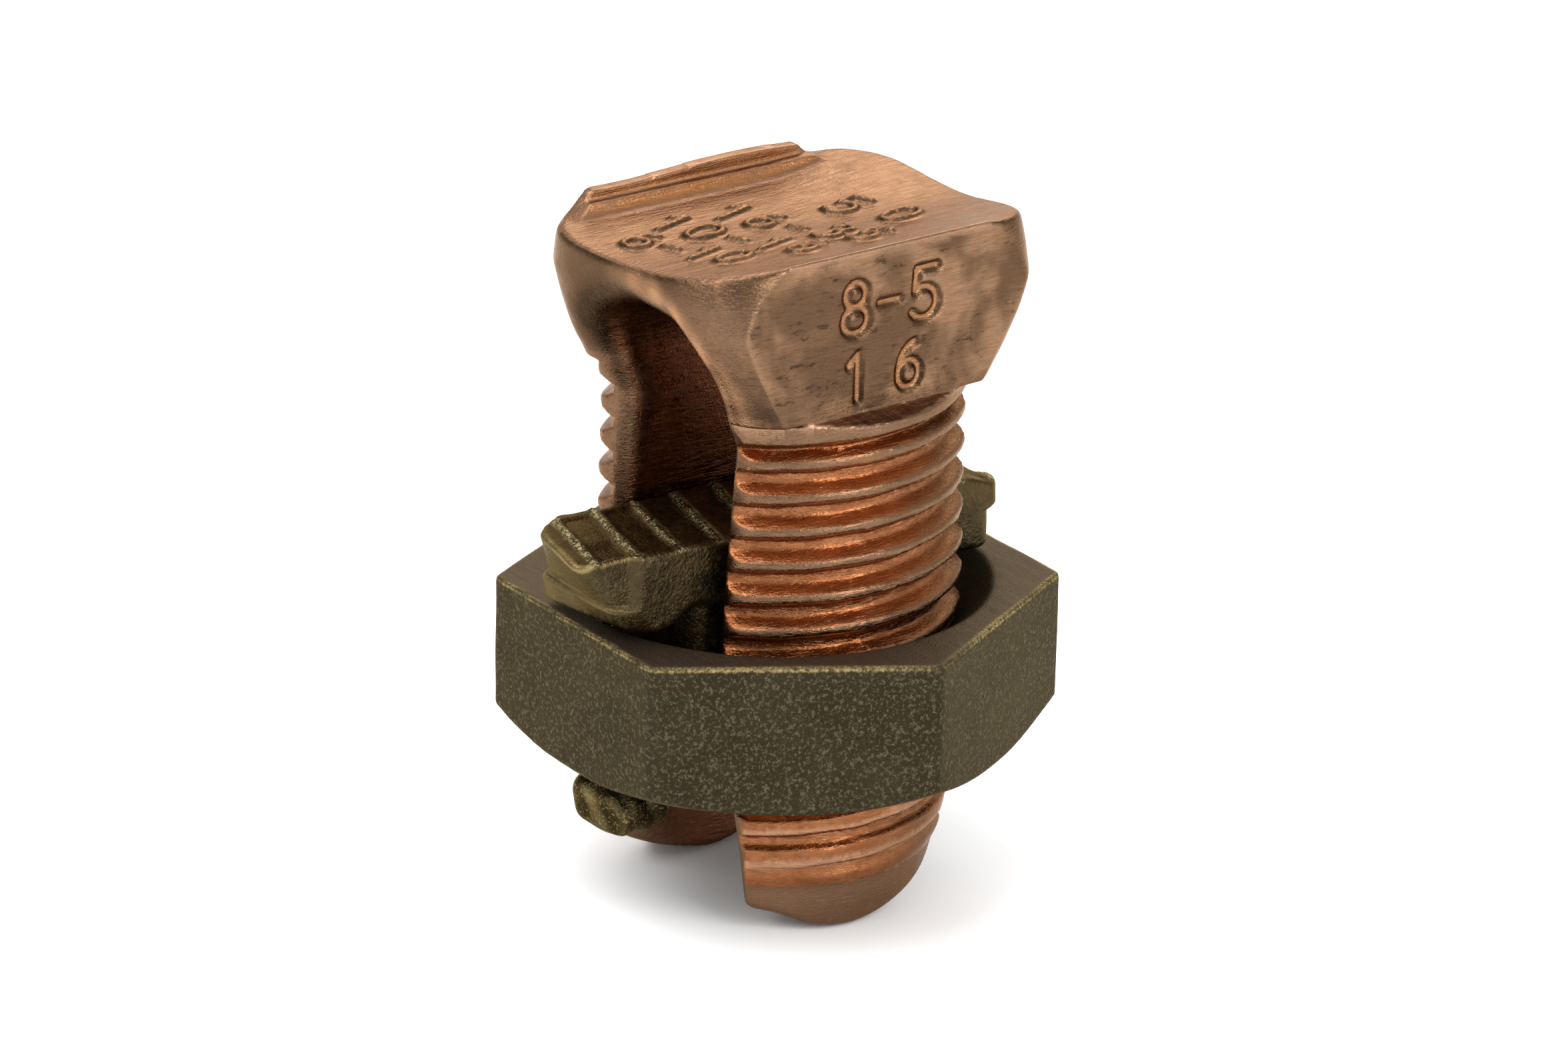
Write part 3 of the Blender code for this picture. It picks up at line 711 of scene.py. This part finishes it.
def mask_head(mesh, x, y, z, n):
    """The head's trimmed flats, satin top and marks, the round faces painted darker (partly patina, partly
    painted shade), and a painted highlight at the arch's mouth.
    """
    on_flat = step(0.45, 0.3, np.abs(np.abs(x) - HEAD_HALF)) * (z > HEAD_BASE)
    on_flat = on_flat * step(0.8, 0.95, np.abs(n[:, 0]))
    on_ledge = step(0.6, 0.85, n[:, 2]) * (z > 24.8) * (z < 25.6) * (np.abs(x) > 7.0)
    on_top = np.maximum(step(0.75, 0.92, n[:, 2]) * (z > 30.5), on_ledge)
    rim = (x < -5.4) * (z > 31.2)
    mask(mesh, "trim", on_flat)
    mask(mesh, "top", np.maximum(on_top, rim * 0.8))
    mask(mesh, "rim", rim * step(0.9, 0.7, n[:, 2]) * step(0.1, 0.4, n[:, 0]))
    side_marks = on_flat * (x > 0) * step(0.15, 0.6, SIDE_MARKS.at(y, z))
    marks = 0.6 * on_top * (z > 30) * step(0.3, 0.9, top_marks(x, y))
    mask(mesh, "mark", np.maximum(side_marks, marks))
    # Painted shade on the round ±Y faces, partly patina; less of it near the +X corner, where a painted
    # highlight is left
    painted_shade_share = 1 - 0.85 * step(2.0, 5.2, x) * step(25.8, 27.5, z)
    mask(mesh, "tarnish_and_painted_shade", painted_shade_share * step(0.25, 0.75, np.abs(n[:, 1])) * (z > 25.5) * (1 - on_top))
    # Painted highlight around the arch's mouth on the round faces
    mouth = np.hypot(x, np.maximum(z - ARCH_CENTRE, 0)) - SLOT_HALF
    lip = step(0.7, 1.7, mouth) * step(3.2, 2.2, mouth) * step(-2.0, 2.5, x)
    lip = lip * (z > 24.5) * step(0.5, 0.85, np.abs(n[:, 1]))
    uneven = 0.75 + 0.25 * ripple(x, y, z, 1.2, 43)
    mask(mesh, "lip", 0.8 * lip * (1 - on_top) * (1 - on_flat) * uneven)


def make_bolt():
    obj = build("bolt_forging", bolt, (-9.0, -9.4, -0.1), (9.0, 10.3, 33.0), CELL, BOLT_TRIANGLES)
    p, n = mask_wear(obj.data, bolt, 0.22)
    mask_thread(obj.data, *p.T, n)
    mask_head(obj.data, *p.T, n)
    finish_piece(obj, copper(), "split_bolt", "bolt")


def make_nut():
    obj = build("nut_casting", nut, (-13.0, -13.0, 7.4), (13.0, 13.0, 14.9), NUT_CELL, NUT_TRIANGLES)
    p, n = mask_wear(obj.data, nut, 0.3)
    x, y, z = p.T
    mask(obj.data, "top", step(0.7, 0.95, n[:, 2]) * (z > NUT_TOP - 0.2))
    mask(obj.data, "bore", step(COUNTERSINK + 0.05, COUNTERSINK - 0.2, np.hypot(x, y)))
    finish_piece(obj, aged_bronze(), "hex_nut", "nut")


def make_bar():
    obj = build("bar_casting", bar, (-3.9, -14.9, 3.6), (3.9, 10.9, 19.9), CELL, BAR_TRIANGLES)
    p, n = mask_wear(obj.data, bar, 0.25)
    x, y, z = p.T
    from_ridge = bar_ridge(x, y)
    upper = step(0.3, 0.7, n[:, 2]) * (z > 17.9)
    mask(obj.data, "ridge", upper * step(0.38, 0.1, from_ridge))
    mask(obj.data, "valley", upper * step(0.2, 0.5, from_ridge))
    # Near black from about z 9 to 12 down
    mask(obj.data, "foot", step(12.0, 9.0, z))
    finish_piece(obj, cast_bronze(), "pressure_bar", "bar")


# ---- floor, light and camera -----------------------------------------------------------------------------


def make_floor():
    """A plain pale floor."""
    mesh = bpy.data.meshes.new("floor")
    reach = 1.5
    corners = [(-reach, -reach, 0), (reach, -reach, 0), (reach, reach, 0), (-reach, reach, 0)]
    mesh.from_pydata(corners, [], [(0, 1, 2, 3)])
    floor = bpy.data.objects.new("floor", mesh)
    bpy.context.scene.collection.objects.link(floor)
    f = Finish("floor_paper", 1.0)
    tone = f.mix(f.noise(40.0), (0.94, 0.94, 0.94), (0.96, 0.96, 0.96))
    f.feed(f.shader.inputs["Base Color"], tone)
    f.shader.inputs["Roughness"].default_value = 0.9
    mesh.materials.append(f.material)


def make_world():
    """Even white light from all around."""
    world = bpy.data.worlds.new("studio")
    world.use_nodes = True
    world.node_tree.nodes["Background"].inputs["Color"].default_value = (1.0, 1.0, 1.0, 1.0)
    world.node_tree.nodes["Background"].inputs["Strength"].default_value = 0.95
    bpy.context.scene.world = world


def make_lamp(name, place, size, power):
    """A soft square lamp that faces the object."""
    data = bpy.data.lights.new(name, "AREA")
    data.shape = "SQUARE"
    data.size = size
    data.energy = power
    lamp = bpy.data.objects.new(name, data)
    lamp.location = place
    aim = Vector((0, 0, 0.016)) - Vector(place)
    lamp.rotation_euler = aim.to_track_quat("-Z", "Y").to_euler()
    bpy.context.scene.collection.objects.link(lamp)


def make_camera():
    """The view that matches the photograph: its angle, distance, field and tilt."""
    azimuth, elevation, roll = (math.radians(a) for a in CAMERA_ANGLES)
    flat = math.cos(elevation)
    back = Vector((math.sin(azimuth) * flat, -math.cos(azimuth) * flat, math.sin(elevation)))
    right = Vector((math.cos(azimuth), math.sin(azimuth), 0))
    up = back.cross(right)
    level = right * math.cos(roll) + up * math.sin(roll)
    upright = up * math.cos(roll) - right * math.sin(roll)
    data = bpy.data.cameras.new("camera")
    data.sensor_width = 36.0
    data.lens = FOCAL_SHARE * data.sensor_width
    data.clip_start, data.clip_end = 0.01, 10.0
    camera = bpy.data.objects.new("camera", data)
    shift = level * CAMERA_SHIFT[0] + upright * CAMERA_SHIFT[1]
    place = (back * CAMERA_DISTANCE + shift + Vector((0, 0, NUT_TOP))) * MM
    turn = Matrix((level, upright, back)).transposed().to_4x4()
    camera.matrix_world = Matrix.Translation(place) @ turn
    bpy.context.scene.collection.objects.link(camera)
    bpy.context.scene.camera = camera


make_camera()
make_floor()
make_world()
make_lamp("key", (-0.10, -0.25, 0.50), 0.55, 3.2)
make_lamp("side", (0.45, 0.05, 0.30), 0.30, 1.6)
make_lamp("back", (-0.30, 0.35, 0.35), 0.35, 0.9)
bpy.context.scene.view_settings.view_transform = "Standard"
make_bolt()
make_nut()
make_bar()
_ _ _ _
■ EXERCISE BRIEF
Write each line above out exactly.

■ FULL RESPONSE
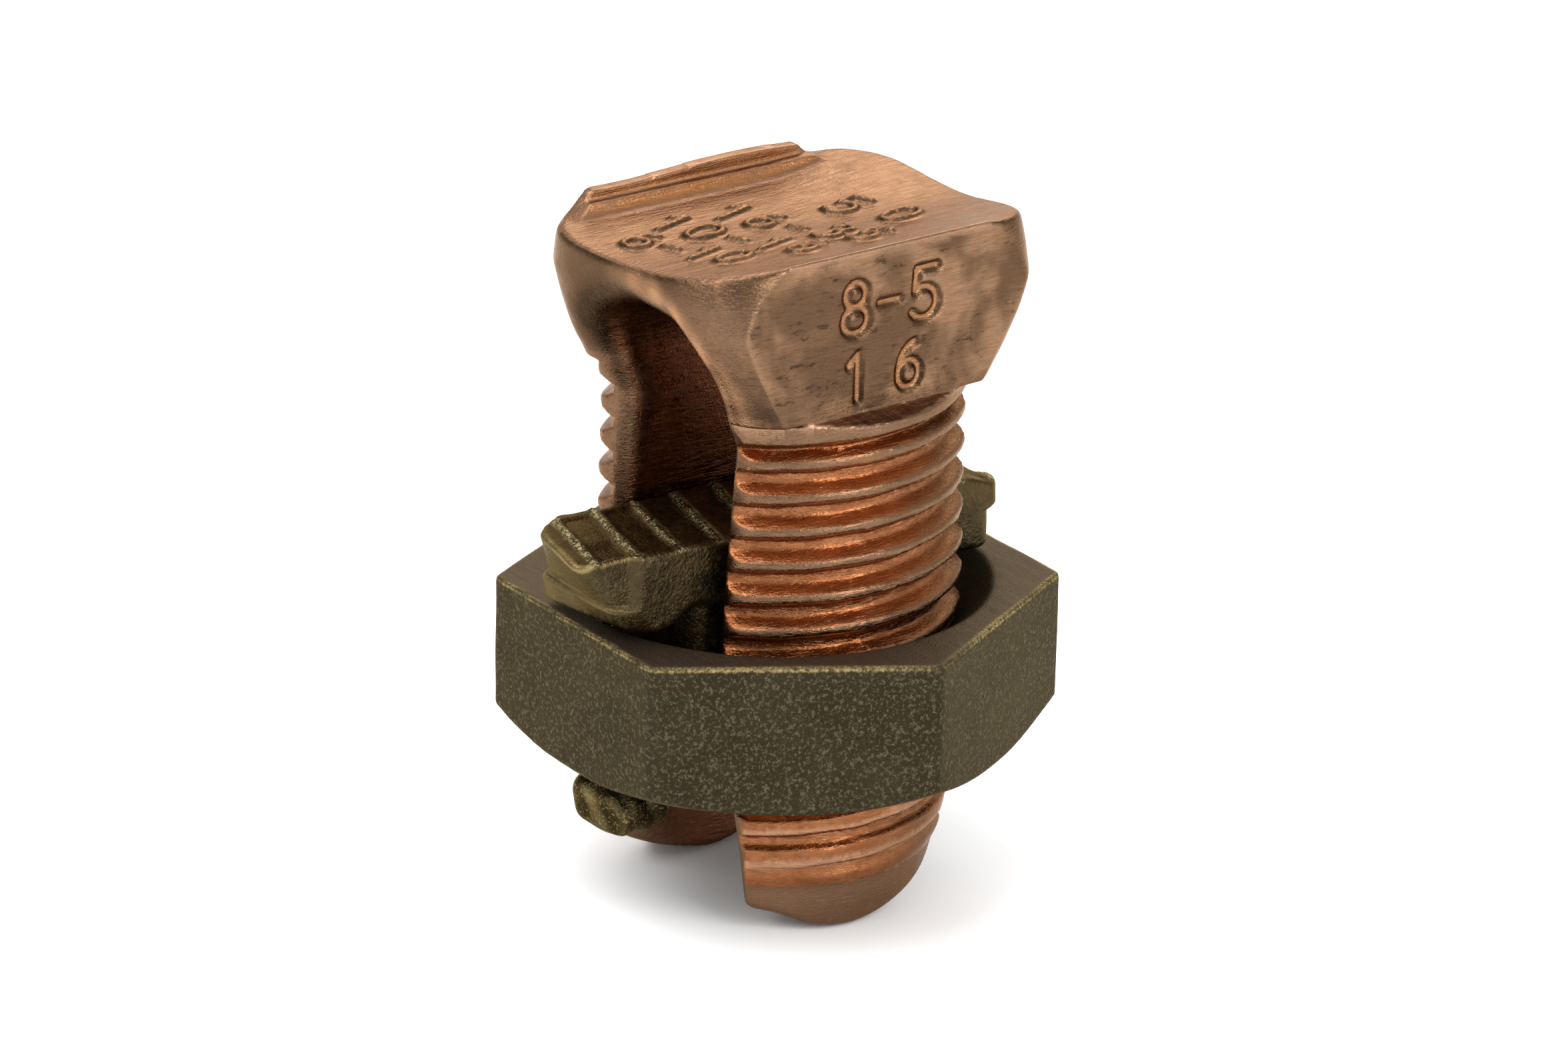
Write part 3 of the Blender code for this picture. It picks up at line 711 of scene.py. This part finishes it.
def mask_head(mesh, x, y, z, n):
    """The head's trimmed flats, satin top and marks, the round faces painted darker (partly patina, partly
    painted shade), and a painted highlight at the arch's mouth.
    """
    on_flat = step(0.45, 0.3, np.abs(np.abs(x) - HEAD_HALF)) * (z > HEAD_BASE)
    on_flat = on_flat * step(0.8, 0.95, np.abs(n[:, 0]))
    on_ledge = step(0.6, 0.85, n[:, 2]) * (z > 24.8) * (z < 25.6) * (np.abs(x) > 7.0)
    on_top = np.maximum(step(0.75, 0.92, n[:, 2]) * (z > 30.5), on_ledge)
    rim = (x < -5.4) * (z > 31.2)
    mask(mesh, "trim", on_flat)
    mask(mesh, "top", np.maximum(on_top, rim * 0.8))
    mask(mesh, "rim", rim * step(0.9, 0.7, n[:, 2]) * step(0.1, 0.4, n[:, 0]))
    side_marks = on_flat * (x > 0) * step(0.15, 0.6, SIDE_MARKS.at(y, z))
    marks = 0.6 * on_top * (z > 30) * step(0.3, 0.9, top_marks(x, y))
    mask(mesh, "mark", np.maximum(side_marks, marks))
    # Painted shade on the round ±Y faces, partly patina; less of it near the +X corner, where a painted
    # highlight is left
    painted_shade_share = 1 - 0.85 * step(2.0, 5.2, x) * step(25.8, 27.5, z)
    mask(mesh, "tarnish_and_painted_shade", painted_shade_share * step(0.25, 0.75, np.abs(n[:, 1])) * (z > 25.5) * (1 - on_top))
    # Painted highlight around the arch's mouth on the round faces
    mouth = np.hypot(x, np.maximum(z - ARCH_CENTRE, 0)) - SLOT_HALF
    lip = step(0.7, 1.7, mouth) * step(3.2, 2.2, mouth) * step(-2.0, 2.5, x)
    lip = lip * (z > 24.5) * step(0.5, 0.85, np.abs(n[:, 1]))
    uneven = 0.75 + 0.25 * ripple(x, y, z, 1.2, 43)
    mask(mesh, "lip", 0.8 * lip * (1 - on_top) * (1 - on_flat) * uneven)


def make_bolt():
    obj = build("bolt_forging", bolt, (-9.0, -9.4, -0.1), (9.0, 10.3, 33.0), CELL, BOLT_TRIANGLES)
    p, n = mask_wear(obj.data, bolt, 0.22)
    mask_thread(obj.data, *p.T, n)
    mask_head(obj.data, *p.T, n)
    finish_piece(obj, copper(), "split_bolt", "bolt")


def make_nut():
    obj = build("nut_casting", nut, (-13.0, -13.0, 7.4), (13.0, 13.0, 14.9), NUT_CELL, NUT_TRIANGLES)
    p, n = mask_wear(obj.data, nut, 0.3)
    x, y, z = p.T
    mask(obj.data, "top", step(0.7, 0.95, n[:, 2]) * (z > NUT_TOP - 0.2))
    mask(obj.data, "bore", step(COUNTERSINK + 0.05, COUNTERSINK - 0.2, np.hypot(x, y)))
    finish_piece(obj, aged_bronze(), "hex_nut", "nut")


def make_bar():
    obj = build("bar_casting", bar, (-3.9, -14.9, 3.6), (3.9, 10.9, 19.9), CELL, BAR_TRIANGLES)
    p, n = mask_wear(obj.data, bar, 0.25)
    x, y, z = p.T
    from_ridge = bar_ridge(x, y)
    upper = step(0.3, 0.7, n[:, 2]) * (z > 17.9)
    mask(obj.data, "ridge", upper * step(0.38, 0.1, from_ridge))
    mask(obj.data, "valley", upper * step(0.2, 0.5, from_ridge))
    # Near black from about z 9 to 12 down
    mask(obj.data, "foot", step(12.0, 9.0, z))
    finish_piece(obj, cast_bronze(), "pressure_bar", "bar")


# ---- floor, light and camera -----------------------------------------------------------------------------


def make_floor():
    """A plain pale floor."""
    mesh = bpy.data.meshes.new("floor")
    reach = 1.5
    corners = [(-reach, -reach, 0), (reach, -reach, 0), (reach, reach, 0), (-reach, reach, 0)]
    mesh.from_pydata(corners, [], [(0, 1, 2, 3)])
    floor = bpy.data.objects.new("floor", mesh)
    bpy.context.scene.collection.objects.link(floor)
    f = Finish("floor_paper", 1.0)
    tone = f.mix(f.noise(40.0), (0.94, 0.94, 0.94), (0.96, 0.96, 0.96))
    f.feed(f.shader.inputs["Base Color"], tone)
    f.shader.inputs["Roughness"].default_value = 0.9
    mesh.materials.append(f.material)


def make_world():
    """Even white light from all around."""
    world = bpy.data.worlds.new("studio")
    world.use_nodes = True
    world.node_tree.nodes["Background"].inputs["Color"].default_value = (1.0, 1.0, 1.0, 1.0)
    world.node_tree.nodes["Background"].inputs["Strength"].default_value = 0.95
    bpy.context.scene.world = world


def make_lamp(name, place, size, power):
    """A soft square lamp that faces the object."""
    data = bpy.data.lights.new(name, "AREA")
    data.shape = "SQUARE"
    data.size = size
    data.energy = power
    lamp = bpy.data.objects.new(name, data)
    lamp.location = place
    aim = Vector((0, 0, 0.016)) - Vector(place)
    lamp.rotation_euler = aim.to_track_quat("-Z", "Y").to_euler()
    bpy.context.scene.collection.objects.link(lamp)


def make_camera():
    """The view that matches the photograph: its angle, distance, field and tilt."""
    azimuth, elevation, roll = (math.radians(a) for a in CAMERA_ANGLES)
    flat = math.cos(elevation)
    back = Vector((math.sin(azimuth) * flat, -math.cos(azimuth) * flat, math.sin(elevation)))
    right = Vector((math.cos(azimuth), math.sin(azimuth), 0))
    up = back.cross(right)
    level = right * math.cos(roll) + up * math.sin(roll)
    upright = up * math.cos(roll) - right * math.sin(roll)
    data = bpy.data.cameras.new("camera")
    data.sensor_width = 36.0
    data.lens = FOCAL_SHARE * data.sensor_width
    data.clip_start, data.clip_end = 0.01, 10.0
    camera = bpy.data.objects.new("camera", data)
    shift = level * CAMERA_SHIFT[0] + upright * CAMERA_SHIFT[1]
    place = (back * CAMERA_DISTANCE + shift + Vector((0, 0, NUT_TOP))) * MM
    turn = Matrix((level, upright, back)).transposed().to_4x4()
    camera.matrix_world = Matrix.Translation(place) @ turn
    bpy.context.scene.collection.objects.link(camera)
    bpy.context.scene.camera = camera


make_camera()
make_floor()
make_world()
make_lamp("key", (-0.10, -0.25, 0.50), 0.55, 3.2)
make_lamp("side", (0.45, 0.05, 0.30), 0.30, 1.6)
make_lamp("back", (-0.30, 0.35, 0.35), 0.35, 0.9)
bpy.context.scene.view_settings.view_transform = "Standard"
make_bolt()
make_nut()
make_bar()